Rotation Before Quantization

A common way to optimize PQ is to rotate or transform the vector space before segmentation.

A rotation changes the coordinate system without changing the underlying relationships in the original vector space. After rotation, information may be more evenly spread across dimensions.

This can make fixed-size PQ segments less arbitrary and reduce reconstruction error.

Why Rotation Helps

Vector components are often uneven.

Some dimensions may carry more variance, some may be correlated, and some groups of dimensions may not align well with PQ segment boundaries.

A learned or carefully chosen rotation can make each segment carry a more balanced portion of the vector’s information, which improves compression quality.

Standard PQ vs Optimized PQ

Standard PQ:

  • splits the original vector into fixed segments
  • trains a codebook for each segment position
  • stores centroid IDs as PQ codes
  • accepts distortion caused by the original coordinate layout

Optimized PQ:

  • learns or applies a transformation before segmentation
  • tries to align the vector representation with PQ codebooks
  • then encodes transformed segments
  • aims for lower distortion at the same code size

What Gets Optimized

Optimized product quantization usually optimizes for lower reconstruction error or better nearest-neighbor recall.

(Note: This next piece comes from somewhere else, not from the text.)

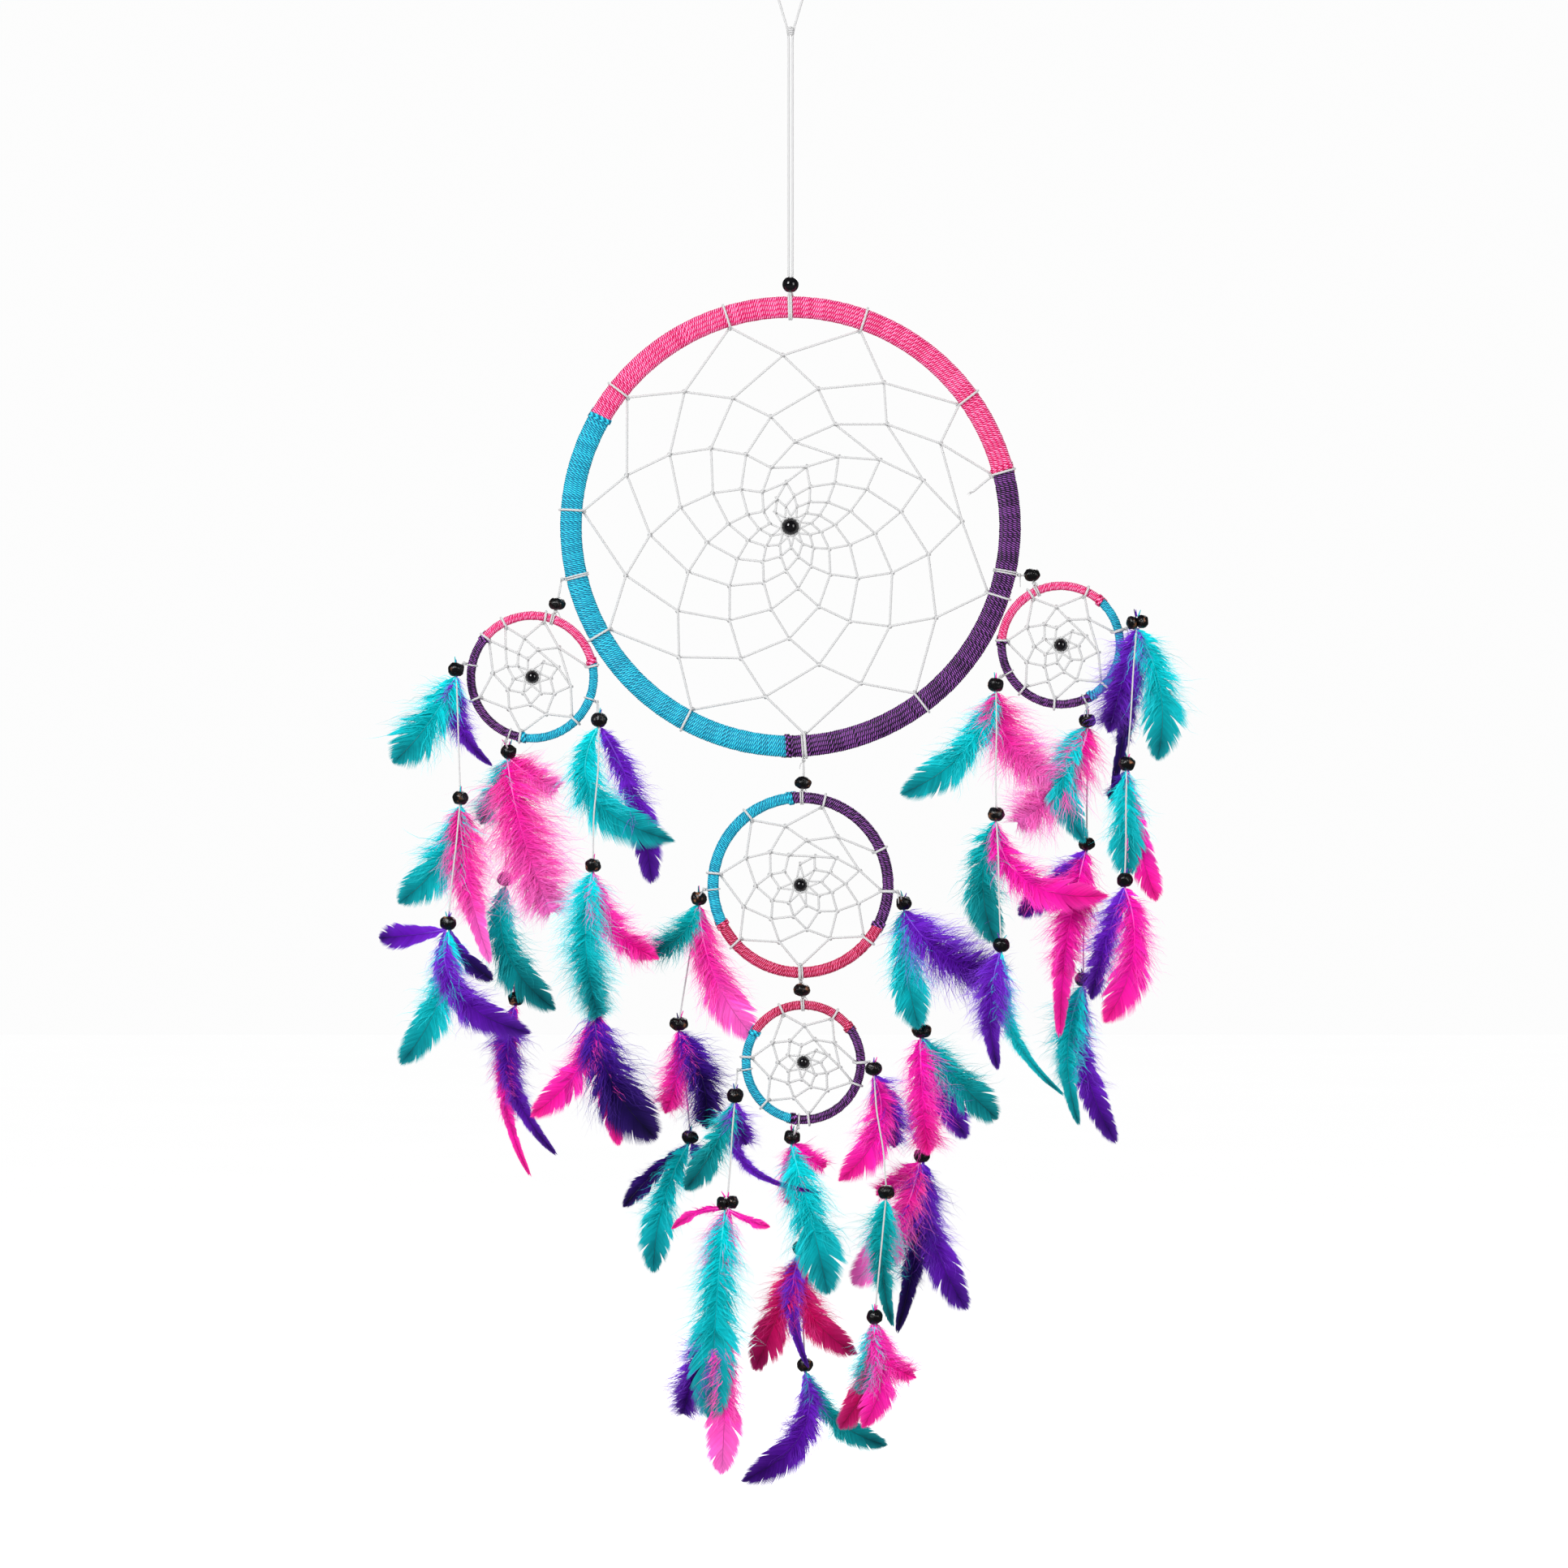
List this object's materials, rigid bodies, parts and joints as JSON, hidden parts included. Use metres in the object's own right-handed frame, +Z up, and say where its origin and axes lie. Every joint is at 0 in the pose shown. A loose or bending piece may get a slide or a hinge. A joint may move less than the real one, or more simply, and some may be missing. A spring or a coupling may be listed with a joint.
{
  "type": "dream catcher",
  "caption": "Hanging dream catcher: a large thread-bound hoop with a knotted web, small webbed hoops linked below it by beaded cords, and strings of carved beads and dyed feather tufts.",
  "frame": {"origin": "the seat inside the top of the hanging loop, where it rests on a hook", "axes": "+Z up, the front of the hoops faces -Y, +X to the right seen from the front"},
  "size_m": [0.3732, 0.034, 0.7105],
  "materials": {
    "cord_white": "matte",
    "bead_gloss": "polished",
    "hoop_core": "matte",
    "binding_pink": "satin",
    "binding_violet": "satin",
    "binding_blue": "satin",
    "bead_carved": "satin",
    "feather_turquoise": "matte",
    "feather_teal": "matte",
    "feather_pink": "matte",
    "feather_violet": "matte",
    "feather_dark_violet": "matte"
  },
  "bodies": {
    "hanger": {"hanger_cord": "cord_white"},
    "bottom_centre_tuft_1": {"bottom_centre_drop_1": "feather_teal"},
    "bottom_centre_tuft_2": {"bottom_centre_drop_2": "feather_pink"},
    "bottom_centre_tuft_3": {"bottom_centre_drop_3": "feather_violet"},
    "bottom_left_tuft_1": {"bottom_left_drop_1": "feather_dark_violet"},
    "bottom_left_tuft_2": {"bottom_left_drop_2": "feather_turquoise"},
    "bottom_left_tuft_3": {"bottom_left_drop_3": "feather_pink"},
    "bottom_hoop": {"bottom_link": "bead_carved", "bottom_ring": "hoop_core", "bottom_web": "cord_white", "bottom_web_bead": "bead_gloss", "bottom_wrap": "binding_pink"},
    "bottom_right_tuft_1": {"bottom_right_drop_1": "feather_pink"},
    "bottom_right_tuft_2": {"bottom_right_drop_2": "feather_teal"},
    "bottom_right_tuft_3": {"bottom_right_drop_3": "feather_pink"},
    "main_hoop": {"hanger_bead": "bead_gloss", "hanger_hitch": "cord_white", "main_ring": "hoop_core", "main_web": "cord_white", "main_web_bead": "bead_gloss", "main_wrap": "binding_pink"},
    "left_centre_tuft_1": {"left_centre_drop_1": "feather_pink"},
    "left_centre_tuft_2": {"left_centre_drop_2": "feather_teal"},
    "left_centre_tuft_3": {"left_centre_drop_3": "feather_violet"},
    "left_inner_tuft_1": {"left_inner_drop_1": "feather_teal"},
    "left_inner_tuft_2": {"left_inner_drop_2": "feather_turquoise"},
    "left_inner_tuft_3": {"left_inner_drop_3": "feather_dark_violet"},
    "left_hoop": {"left_link": "bead_carved", "left_ring": "hoop_core", "left_web": "cord_white", "left_web_bead": "bead_gloss", "left_wrap": "binding_violet"},
    "left_outer_tuft_1": {"left_outer_drop_1": "feather_turquoise"},
    "left_outer_tuft_2": {"left_outer_drop_2": "feather_pink"},
    "left_outer_tuft_3": {"left_outer_drop_3": "feather_violet"},
    "middle_left_tuft_1": {"middle_left_drop_1": "feather_pink"},
    "middle_left_tuft_2": {"middle_left_drop_2": "feather_dark_violet"},
    "middle_left_tuft_3": {"middle_left_drop_3": "feather_turquoise"},
    "middle_hoop": {"middle_link": "bead_carved", "middle_ring": "hoop_core", "middle_web": "cord_white", "middle_web_bead": "bead_gloss", "middle_wrap": "binding_blue"},
    "middle_right_tuft_1": {"middle_right_drop_1": "feather_violet"},
    "middle_right_tuft_2": {"middle_right_drop_2": "feather_pink"},
    "middle_right_tuft_3": {"middle_right_drop_3": "feather_dark_violet"},
    "right_centre_tuft_1": {"right_centre_drop_1": "feather_pink"},
    "right_centre_tuft_2": {"right_centre_drop_2": "feather_pink"},
    "right_centre_tuft_3": {"right_centre_drop_3": "feather_turquoise"},
    "right_inner_tuft_1": {"right_inner_drop_1": "feather_turquoise"},
    "right_inner_tuft_2": {"right_inner_drop_2": "feather_pink"},
    "right_inner_tuft_3": {"right_inner_drop_3": "feather_turquoise"},
    "right_hoop": {"right_link": "bead_carved", "right_ring": "hoop_core", "right_web": "cord_white", "right_web_bead": "bead_gloss", "right_wrap": "binding_violet"},
    "right_outer_tuft_1": {"right_outer_drop_1": "feather_turquoise"},
    "right_outer_tuft_2": {"right_outer_drop_2": "feather_teal"},
    "right_outer_tuft_3": {"right_outer_drop_3": "feather_pink"}
  },
  "joints": [
    {"name": "bottom_centre_swing", "type": "hinge", "parent": "bottom_hoop", "child": "bottom_centre_tuft_1", "pos_m": [0.00344, 0, -0.54613], "axis": [0, 1, 0], "range_deg": [-12, 12]},
    {"name": "bottom_centre_bend_2", "type": "hinge", "parent": "bottom_centre_tuft_1", "child": "bottom_centre_tuft_2", "pos_m": [0.0008, 0.01, -0.5506], "axis": [0, 1, 0], "range_deg": [-6, 6]},
    {"name": "bottom_centre_bend_3", "type": "hinge", "parent": "bottom_centre_tuft_2", "child": "bottom_centre_tuft_3", "pos_m": [0.005, 0.01, -0.6037], "axis": [0, 1, 0], "range_deg": [-4.8, 4.8]},
    {"name": "bottom_left_swing", "type": "hinge", "parent": "bottom_hoop", "child": "bottom_left_tuft_1", "pos_m": [-0.02523, 0, -0.51829], "axis": [0, 1, 0], "range_deg": [-12, 15]},
    {"name": "bottom_left_bend_2", "type": "hinge", "parent": "bottom_left_tuft_1", "child": "bottom_left_tuft_2", "pos_m": [-0.0263, -0.01, -0.5301], "axis": [0, 1, 0], "range_deg": [-6, 7.5]},
    {"name": "bottom_left_bend_3", "type": "hinge", "parent": "bottom_left_tuft_2", "child": "bottom_left_tuft_3", "pos_m": [-0.0302, -0.01, -0.5812], "axis": [0, 1, 0], "range_deg": [-4.8, 6]},
    {"name": "bottom_hoop_swing", "type": "hinge", "parent": "middle_hoop", "child": "bottom_hoop", "pos_m": [0.00496, 0, -0.47655], "axis": [0, 1, 0], "range_deg": [-15, 15]},
    {"name": "bottom_right_swing", "type": "hinge", "parent": "bottom_hoop", "child": "bottom_right_tuft_1", "pos_m": [0.03785, 0, -0.5146], "axis": [0, 1, 0], "range_deg": [-15, 12]},
    {"name": "bottom_right_bend_2", "type": "hinge", "parent": "bottom_right_tuft_1", "child": "bottom_right_tuft_2", "pos_m": [0.0395, -0.01, -0.5173], "axis": [0, 1, 0], "range_deg": [-7.5, 6]},
    {"name": "bottom_right_bend_3", "type": "hinge", "parent": "bottom_right_tuft_2", "child": "bottom_right_tuft_3", "pos_m": [0.0457, -0.01, -0.5762], "axis": [0, 1, 0], "range_deg": [-6, 4.8]},
    {"name": "left_centre_swing", "type": "hinge", "parent": "left_hoop", "child": "left_centre_tuft_1", "pos_m": [-0.13595, 0, -0.36163], "axis": [0, 1, 0], "range_deg": [-12, 12]},
    {"name": "left_centre_bend_2", "type": "hinge", "parent": "left_centre_tuft_1", "child": "left_centre_tuft_2", "pos_m": [-0.1348, 0.01, -0.3663], "axis": [0, 1, 0], "range_deg": [-6, 6]},
    {"name": "left_centre_bend_3", "type": "hinge", "parent": "left_centre_tuft_2", "child": "left_centre_tuft_3", "pos_m": [-0.1363, 0.01, -0.4271], "axis": [0, 1, 0], "range_deg": [-4.8, 4.8]},
    {"name": "left_inner_swing", "type": "hinge", "parent": "left_hoop", "child": "left_inner_tuft_1", "pos_m": [-0.09204, 0, -0.34285], "axis": [0, 1, 0], "range_deg": [-15, 12]},
    {"name": "left_inner_bend_2", "type": "hinge", "parent": "left_inner_tuft_1", "child": "left_inner_tuft_2", "pos_m": [-0.0912, -0.01, -0.3512], "axis": [0, 1, 0], "range_deg": [-7.5, 6]},
    {"name": "left_inner_bend_3", "type": "hinge", "parent": "left_inner_tuft_2", "child": "left_inner_tuft_3", "pos_m": [-0.0941, -0.01, -0.4205], "axis": [0, 1, 0], "range_deg": [-6, 4.8]},
    {"name": "left_outer_swing", "type": "hinge", "parent": "left_hoop", "child": "left_outer_tuft_1", "pos_m": [-0.156, 0, -0.32415], "axis": [0, 1, 0], "range_deg": [-8, 15]},
    {"name": "left_outer_bend_2", "type": "hinge", "parent": "left_outer_tuft_1", "child": "left_outer_tuft_2", "pos_m": [-0.1592, -0.01, -0.3272], "axis": [0, 1, 0], "range_deg": [-4, 7.5]},
    {"name": "left_outer_bend_3", "type": "hinge", "parent": "left_outer_tuft_2", "child": "left_outer_tuft_3", "pos_m": [-0.1572, -0.01, -0.3884], "axis": [0, 1, 0], "range_deg": [-3.2, 6]},
    {"name": "left_hoop_swing", "type": "hinge", "parent": "main_hoop", "child": "left_hoop", "pos_m": [-0.10918, 0, -0.28421], "axis": [0, 1, 0], "range_deg": [0, 25]},
    {"name": "main_turn", "type": "hinge", "parent": "hanger", "child": "main_hoop", "pos_m": [0, 0, -0.1435], "axis": [0, 0, 1], "range_deg": [-180, 180]},
    {"name": "middle_left_swing", "type": "hinge", "parent": "middle_hoop", "child": "middle_left_tuft_1", "pos_m": [-0.0417, 0, -0.43211], "axis": [0, 1, 0], "range_deg": [-12, 15]},
    {"name": "middle_left_bend_2", "type": "hinge", "parent": "middle_left_tuft_1", "child": "middle_left_tuft_2", "pos_m": [-0.0438, 0.01, -0.4364], "axis": [0, 1, 0], "range_deg": [-6, 7.5]},
    {"name": "middle_left_bend_3", "type": "hinge", "parent": "middle_left_tuft_2", "child": "middle_left_tuft_3", "pos_m": [-0.0534, 0.01, -0.4964], "axis": [0, 1, 0], "range_deg": [-4.8, 6]},
    {"name": "middle_hoop_swing", "type": "hinge", "parent": "main_hoop", "child": "middle_hoop", "pos_m": [0.00626, 0, -0.37088], "axis": [0, 1, 0], "range_deg": [-12, 12]},
    {"name": "middle_right_swing", "type": "hinge", "parent": "middle_hoop", "child": "middle_right_tuft_1", "pos_m": [0.05124, 0, -0.43325], "axis": [0, 1, 0], "range_deg": [-15, 10]},
    {"name": "middle_right_bend_2", "type": "hinge", "parent": "middle_right_tuft_1", "child": "middle_right_tuft_2", "pos_m": [0.0542, 0.01, -0.4387], "axis": [0, 1, 0], "range_deg": [-7.5, 5]},
    {"name": "middle_right_bend_3", "type": "hinge", "parent": "middle_right_tuft_2", "child": "middle_right_tuft_3", "pos_m": [0.0627, 0.01, -0.4999], "axis": [0, 1, 0], "range_deg": [-6, 4]},
    {"name": "right_centre_swing", "type": "hinge", "parent": "right_hoop", "child": "right_centre_tuft_1", "pos_m": [0.14168, 0, -0.34537], "axis": [0, 1, 0], "range_deg": [-12, 10]},
    {"name": "right_centre_bend_2", "type": "hinge", "parent": "right_centre_tuft_1", "child": "right_centre_tuft_2", "pos_m": [0.142, 0.01, -0.3514], "axis": [0, 1, 0], "range_deg": [-6, 5]},
    {"name": "right_centre_bend_3", "type": "hinge", "parent": "right_centre_tuft_2", "child": "right_centre_tuft_3", "pos_m": [0.1417, 0.01, -0.4104], "axis": [0, 1, 0], "range_deg": [-4.8, 4]},
    {"name": "right_inner_swing", "type": "hinge", "parent": "right_hoop", "child": "right_inner_tuft_1", "pos_m": [0.10027, 0, -0.33058], "axis": [0, 1, 0], "range_deg": [-10, 15]},
    {"name": "right_inner_bend_2", "type": "hinge", "parent": "right_inner_tuft_1", "child": "right_inner_tuft_2", "pos_m": [0.0978, -0.01, -0.3345], "axis": [0, 1, 0], "range_deg": [-5, 7.5]},
    {"name": "right_inner_bend_3", "type": "hinge", "parent": "right_inner_tuft_2", "child": "right_inner_tuft_3", "pos_m": [0.098, -0.01, -0.3961], "axis": [0, 1, 0], "range_deg": [-4, 6]},
    {"name": "right_outer_swing", "type": "hinge", "parent": "right_hoop", "child": "right_outer_tuft_1", "pos_m": [0.16049, 0, -0.30765], "axis": [0, 1, 0], "range_deg": [-15, 6]},
    {"name": "right_outer_bend_2", "type": "hinge", "parent": "right_outer_tuft_1", "child": "right_outer_tuft_2", "pos_m": [0.165, -0.01, -0.3047], "axis": [0, 1, 0], "range_deg": [-7.5, 3]},
    {"name": "right_outer_bend_3", "type": "hinge", "parent": "right_outer_tuft_2", "child": "right_outer_tuft_3", "pos_m": [0.1603, -0.01, -0.3721], "axis": [0, 1, 0], "range_deg": [-6, 2.4]},
    {"name": "right_hoop_swing", "type": "hinge", "parent": "main_hoop", "child": "right_hoop", "pos_m": [0.1096, 0, -0.2823], "axis": [0, 1, 0], "range_deg": [-25, 0]}
  ],
  "couplings": [
    {"joint": "bottom_centre_bend_2", "follows": "bottom_centre_swing", "ratio": 0.5},
    {"joint": "bottom_centre_bend_3", "follows": "bottom_centre_swing", "ratio": 0.4},
    {"joint": "bottom_left_bend_2", "follows": "bottom_left_swing", "ratio": 0.5},
    {"joint": "bottom_left_bend_3", "follows": "bottom_left_swing", "ratio": 0.4},
    {"joint": "bottom_right_bend_2", "follows": "bottom_right_swing", "ratio": 0.5},
    {"joint": "bottom_right_bend_3", "follows": "bottom_right_swing", "ratio": 0.4},
    {"joint": "left_centre_bend_2", "follows": "left_centre_swing", "ratio": 0.5},
    {"joint": "left_centre_bend_3", "follows": "left_centre_swing", "ratio": 0.4},
    {"joint": "left_inner_bend_2", "follows": "left_inner_swing", "ratio": 0.5},
    {"joint": "left_inner_bend_3", "follows": "left_inner_swing", "ratio": 0.4},
    {"joint": "left_outer_bend_2", "follows": "left_outer_swing", "ratio": 0.5},
    {"joint": "left_outer_bend_3", "follows": "left_outer_swing", "ratio": 0.4},
    {"joint": "middle_left_bend_2", "follows": "middle_left_swing", "ratio": 0.5},
    {"joint": "middle_left_bend_3", "follows": "middle_left_swing", "ratio": 0.4},
    {"joint": "middle_right_bend_2", "follows": "middle_right_swing", "ratio": 0.5},
    {"joint": "middle_right_bend_3", "follows": "middle_right_swing", "ratio": 0.4},
    {"joint": "right_centre_bend_2", "follows": "right_centre_swing", "ratio": 0.5},
    {"joint": "right_centre_bend_3", "follows": "right_centre_swing", "ratio": 0.4},
    {"joint": "right_inner_bend_2", "follows": "right_inner_swing", "ratio": 0.5},
    {"joint": "right_inner_bend_3", "follows": "right_inner_swing", "ratio": 0.4},
    {"joint": "right_outer_bend_2", "follows": "right_outer_swing", "ratio": 0.5},
    {"joint": "right_outer_bend_3", "follows": "right_outer_swing", "ratio": 0.4}
  ]
}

The training process may adjust the transformation, codebooks, or both so the compressed representation better preserves distances.

The optimization target is not simply smaller vectors. It is better search quality for a given compression budget.

How the Training Pipeline Changes

Compared with standard PQ, optimized PQ has an additional learning step.

A typical pipeline looks like this:

  • sample representative training vectors
  • learn a rotation or transformation
  • apply the transformation to training vectors
  • split transformed vectors into segments
  • train codebooks for transformed segments
  • encode stored vectors into optimized PQ codes

This added step can improve quality, but it also adds build-time complexity.

How Querying Works

At query time, the query vector must use the same transformation as the indexed vectors.

The search system transforms the query, estimates distances against compressed codes, and returns likely candidates.

If full vectors are available, the system may still rescore candidates in the original vector space for final ranking.

Memory Trade-Off

Optimized PQ can often keep a similar compressed-code size to standard PQ.

The extra memory may come from storing the transformation matrix or additional training metadata, but the per-vector representation can remain compact.

This means optimized PQ can improve recall without giving up the main memory advantage of PQ.

Latency Trade-Off

Optimized PQ can add query-time work because the query may need to be transformed before search.

However, if the transformation reduces distortion, the index may need fewer extra candidates or less aggressive rescoring to reach the same recall.

The net latency effect depends on the implementation and workload.

Recall Trade-Off

The main goal of optimized PQ is better recall at the same compression level.

By reducing quantization error, optimized PQ can make compressed distance estimates closer to full-vector distances.

It does not remove approximation entirely. Recall still depends on code size, training data, candidate expansion, filters, and rescoring.

Optimized PQ and Rescoring

Optimized PQ and rescoring solve different parts of the problem.

Optimized PQ improves the compressed representation used during candidate search. Rescoring improves final ranking after candidates have already been selected.

Using both can be useful: optimized PQ helps good candidates survive the first pass, and rescoring improves their final order.

Optimized PQ and ANN Indexes

Optimized PQ can be combined with graph-based or cluster-based ANN indexes.

In a graph index, better compressed distances can improve traversal decisions. In an IVF-style index, better codes can improve scans inside selected clusters.

The index still needs tuning. Compression quality does not replace graph breadth, probe count, or candidate pool sizing.

When Optimized PQ Helps

Optimized PQ is useful when:

  • standard PQ saves memory but loses too much recall
  • vectors have strong cross-dimension correlations
  • high-dimensional embeddings are expensive to store
  • the workload needs better quality at the same code size
  • there is enough training data to learn a stable transformation

When Optimized PQ May Not Be Worth It

Optimized PQ may not be worth the extra complexity when:

  • standard PQ already meets recall and latency targets
  • rotational or scalar quantization is simpler and sufficient
  • the collection is small
  • the data distribution changes too frequently
  • training and rebuild cost dominate operations

What to Benchmark

Compare optimized PQ against standard PQ with:

  • same dataset
  • same embedding model
  • same code size
  • same recall target
  • same candidate pool and rescoring settings
  • same filter patterns

Measure memory, recall, p95 latency, p99 latency, build time, and update behavior.

Common Mistakes

Common mistakes include:

  • assuming optimized PQ always beats standard PQ
  • comparing different compression ratios
  • forgetting the query transformation cost
  • training on unrepresentative vectors
  • ignoring drift after embedding model changes
  • benchmarking without production filters

Summary

Optimized product quantization improves standard PQ by transforming vectors before segment-level compression. The goal is to reduce quantization error and preserve nearest-neighbor structure at the same memory budget.

It can improve recall for compressed vector search, but it adds training and implementation complexity. The right choice depends on measured recall, latency, memory, build cost, and drift behavior on real workloads.